• **Exercise**
The data below needs to be returned exactly, line for line.

• **Supplied data**
╔══

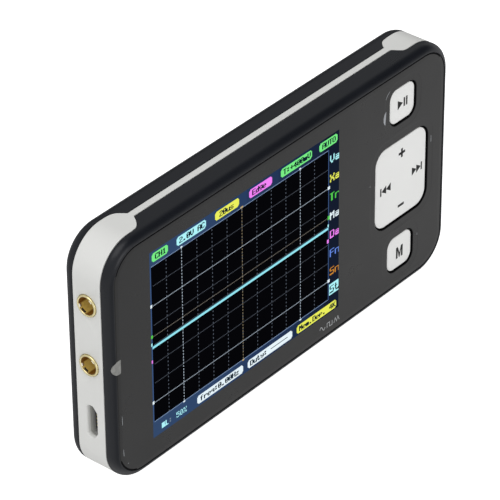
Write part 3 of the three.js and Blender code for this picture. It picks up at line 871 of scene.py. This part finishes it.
# Outer edge: (inset beyond LENS_INSET, depth behind the front face)
LENS_RIM = [(1.25, 0.0), (1.10, 0.0), (0.98, 0.004), (0.86, 0.010), (0.36, 0.030),
            (0.26, 0.038), (0.17, 0.055), (0.10, 0.080), (0.05, 0.112), (0.0, 0.16),
            (0.0, LENS_THICK)]
# Dished surround of a key: (distance outside the key, depth behind the front face)
KEY_LIP = [(2.30, 0.0), (2.18, 0.0), (2.10, 0.002), (2.00, DISH * 0.5), (1.90, DISH - 0.002),
           (1.82, DISH), (0.62, DISH)]
for step in range(6):
    lip_angle = math.radians(18 * step)
    KEY_LIP.append((KEY_GAP + 0.16 * (1 - math.sin(lip_angle)),
                    DISH + 0.16 * (1 - math.cos(lip_angle))))
KEY_LIP.append((KEY_GAP, LENS_THICK))


def on_painted_shade_border(x, z):
    """Whether a rim face is on the dark line along the top and round the lower left corner, the
    painted shade of the groove round the lens.
    """
    from_x, from_z = abs(x) - CORNER_X, abs(z) - CORNER_Z
    to_end, to_side = LENGTH / 2 - abs(x), HEIGHT / 2 - abs(z)
    if from_x > 0 and from_z > 0:
        reach = math.hypot(from_x, from_z)
        inset = CORNER - reach
        out_x, out_z = from_x / reach, from_z / reach
    else:
        inset = min(to_end, to_side)
        out_x, out_z = (0.0, 1.0) if to_end > to_side else (1.0, 0.0)
    if inset > LENS_INSET + 0.34:
        return False
    out_x, out_z = math.copysign(out_x, x), math.copysign(out_z, z)
    return (out_z > 0.35 and out_x < 0.8) or (out_z < -0.3 and out_x < -0.25)


def build_lens():
    profile = [(LENS_INSET + inset, LENS_FRONT + depth) for inset, depth in LENS_RIM]
    corners = ((0, ROWS), (COLS, ROWS), (COLS, 0), (0, 0))
    window = [screen_xz(c, r) for c, r in corners]
    holes = [[at_y(window, LENS_FRONT), at_y(window, LENS_BACK)]]
    for key in KEYS:
        holes.append([at_y(key_outline(key, grow, 12), LENS_FRONT + depth)
                      for grow, depth in KEY_LIP])
    lens = stack_solid("lens_plate", sections(PLAIN_OUTLINE, profile), holes, sharp_deg=40.0)
    lens = cut(lens, guide_cutter("cut_d2", gap=0.05), sharp_deg=40.0)
    place(lens, "lens", "front_lens")
    # the walls of the key holes and the rim faces on the dark border take the near-black finish:
    # painted shade in the gaps round the keys and in the groove round the lens
    lens.data.materials.append(MATERIALS["lens_edge_painted_shade"])
    for face in lens.data.polygons:
        x, y, z = face.center / MM
        in_key_area = 26 < x < 46.5 and abs(z) < 23.4
        key_wall = in_key_area and y > LENS_FRONT + DISH + 0.03
        if key_wall or (y <= LENS_FRONT + 0.3 and on_painted_shade_border(x, z)):
            face.material_index = 1


build_lens()


# ------------------------------------------------------------------ keys
def key_surface(key):
    """The crowned face of a key, as y at (x, z)."""
    width, height, _ = KEYS[key]["size"]

    def y_at(x, z):
        u = max(0.0, 1 - (2 * (x - KEY_X) / width) ** 2)
        v = max(0.0, 1 - (2 * (z - KEYS[key]["z"]) / height) ** 2)
        return KEY_TOP - KEY_CROWN * u * v
    return y_at


def build_key(key):
    y_at = key_surface(key)
    flange_front, flange_back = KEYS[key]["flange"]
    flange_width = 0.9
    edge_radius = 0.08
    deepest = min(KEYS[key]["size"][:2]) / 2 - 0.5
    rows = []
    for inset in np.linspace(deepest, 0.45, 7):
        rows.append([(x, y_at(x, z), z) for x, z in key_outline(key, -float(inset))])
    for i in range(7):
        a = math.radians(15 * i)
        loop = key_outline(key, -edge_radius * (1 - math.sin(a)))
        y = KEY_TOP + edge_radius * (1 - math.cos(a))
        rows.append([(x, y if i else y_at(x, z), z) for x, z in loop])
    rows.append(at_y(key_outline(key, 0.0), flange_front))
    rows.append(at_y(key_outline(key, flange_width), flange_front))
    rows.append(at_y(key_outline(key, flange_width), flange_back))
    cap = stack_solid(key + "_cap", rows, sharp_deg=40.0)
    radius, y0, y1 = KEYS[key]["stem"]
    stem = lathe_y(key + "_stem", [(0, y0), (radius, y0), (radius, y1 - 0.08),
                                   (radius - 0.08, y1), (0, y1)], KEY_X, KEYS[key]["z"], 28)
    place(join(key + "_body", [cap, stem]), "key_white", key, body=key)


for key_name in KEYS:
    build_key(key_name)


# ------------------------------------------------------------------ symbols on the keys
def tri_right(x, z, width, height):
    return [(x, z - height / 2), (x + width, z), (x, z + height / 2)]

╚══

• **Answer to the exercise**
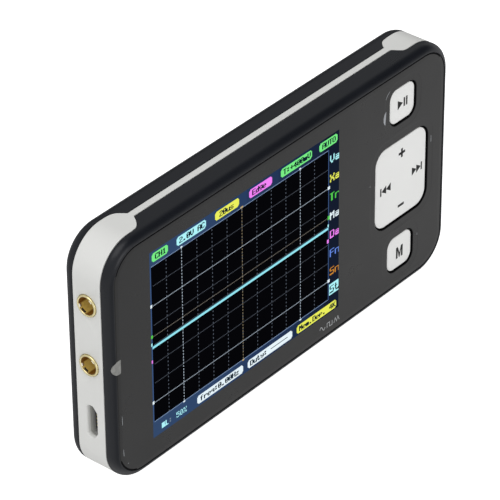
Write part 3 of the three.js and Blender code for this picture. It picks up at line 871 of scene.py. This part finishes it.
# Outer edge: (inset beyond LENS_INSET, depth behind the front face)
LENS_RIM = [(1.25, 0.0), (1.10, 0.0), (0.98, 0.004), (0.86, 0.010), (0.36, 0.030),
            (0.26, 0.038), (0.17, 0.055), (0.10, 0.080), (0.05, 0.112), (0.0, 0.16),
            (0.0, LENS_THICK)]
# Dished surround of a key: (distance outside the key, depth behind the front face)
KEY_LIP = [(2.30, 0.0), (2.18, 0.0), (2.10, 0.002), (2.00, DISH * 0.5), (1.90, DISH - 0.002),
           (1.82, DISH), (0.62, DISH)]
for step in range(6):
    lip_angle = math.radians(18 * step)
    KEY_LIP.append((KEY_GAP + 0.16 * (1 - math.sin(lip_angle)),
                    DISH + 0.16 * (1 - math.cos(lip_angle))))
KEY_LIP.append((KEY_GAP, LENS_THICK))


def on_painted_shade_border(x, z):
    """Whether a rim face is on the dark line along the top and round the lower left corner, the
    painted shade of the groove round the lens.
    """
    from_x, from_z = abs(x) - CORNER_X, abs(z) - CORNER_Z
    to_end, to_side = LENGTH / 2 - abs(x), HEIGHT / 2 - abs(z)
    if from_x > 0 and from_z > 0:
        reach = math.hypot(from_x, from_z)
        inset = CORNER - reach
        out_x, out_z = from_x / reach, from_z / reach
    else:
        inset = min(to_end, to_side)
        out_x, out_z = (0.0, 1.0) if to_end > to_side else (1.0, 0.0)
    if inset > LENS_INSET + 0.34:
        return False
    out_x, out_z = math.copysign(out_x, x), math.copysign(out_z, z)
    return (out_z > 0.35 and out_x < 0.8) or (out_z < -0.3 and out_x < -0.25)


def build_lens():
    profile = [(LENS_INSET + inset, LENS_FRONT + depth) for inset, depth in LENS_RIM]
    corners = ((0, ROWS), (COLS, ROWS), (COLS, 0), (0, 0))
    window = [screen_xz(c, r) for c, r in corners]
    holes = [[at_y(window, LENS_FRONT), at_y(window, LENS_BACK)]]
    for key in KEYS:
        holes.append([at_y(key_outline(key, grow, 12), LENS_FRONT + depth)
                      for grow, depth in KEY_LIP])
    lens = stack_solid("lens_plate", sections(PLAIN_OUTLINE, profile), holes, sharp_deg=40.0)
    lens = cut(lens, guide_cutter("cut_d2", gap=0.05), sharp_deg=40.0)
    place(lens, "lens", "front_lens")
    # the walls of the key holes and the rim faces on the dark border take the near-black finish:
    # painted shade in the gaps round the keys and in the groove round the lens
    lens.data.materials.append(MATERIALS["lens_edge_painted_shade"])
    for face in lens.data.polygons:
        x, y, z = face.center / MM
        in_key_area = 26 < x < 46.5 and abs(z) < 23.4
        key_wall = in_key_area and y > LENS_FRONT + DISH + 0.03
        if key_wall or (y <= LENS_FRONT + 0.3 and on_painted_shade_border(x, z)):
            face.material_index = 1


build_lens()


# ------------------------------------------------------------------ keys
def key_surface(key):
    """The crowned face of a key, as y at (x, z)."""
    width, height, _ = KEYS[key]["size"]

    def y_at(x, z):
        u = max(0.0, 1 - (2 * (x - KEY_X) / width) ** 2)
        v = max(0.0, 1 - (2 * (z - KEYS[key]["z"]) / height) ** 2)
        return KEY_TOP - KEY_CROWN * u * v
    return y_at


def build_key(key):
    y_at = key_surface(key)
    flange_front, flange_back = KEYS[key]["flange"]
    flange_width = 0.9
    edge_radius = 0.08
    deepest = min(KEYS[key]["size"][:2]) / 2 - 0.5
    rows = []
    for inset in np.linspace(deepest, 0.45, 7):
        rows.append([(x, y_at(x, z), z) for x, z in key_outline(key, -float(inset))])
    for i in range(7):
        a = math.radians(15 * i)
        loop = key_outline(key, -edge_radius * (1 - math.sin(a)))
        y = KEY_TOP + edge_radius * (1 - math.cos(a))
        rows.append([(x, y if i else y_at(x, z), z) for x, z in loop])
    rows.append(at_y(key_outline(key, 0.0), flange_front))
    rows.append(at_y(key_outline(key, flange_width), flange_front))
    rows.append(at_y(key_outline(key, flange_width), flange_back))
    cap = stack_solid(key + "_cap", rows, sharp_deg=40.0)
    radius, y0, y1 = KEYS[key]["stem"]
    stem = lathe_y(key + "_stem", [(0, y0), (radius, y0), (radius, y1 - 0.08),
                                   (radius - 0.08, y1), (0, y1)], KEY_X, KEYS[key]["z"], 28)
    place(join(key + "_body", [cap, stem]), "key_white", key, body=key)


for key_name in KEYS:
    build_key(key_name)


# ------------------------------------------------------------------ symbols on the keys
def tri_right(x, z, width, height):
    return [(x, z - height / 2), (x + width, z), (x, z + height / 2)]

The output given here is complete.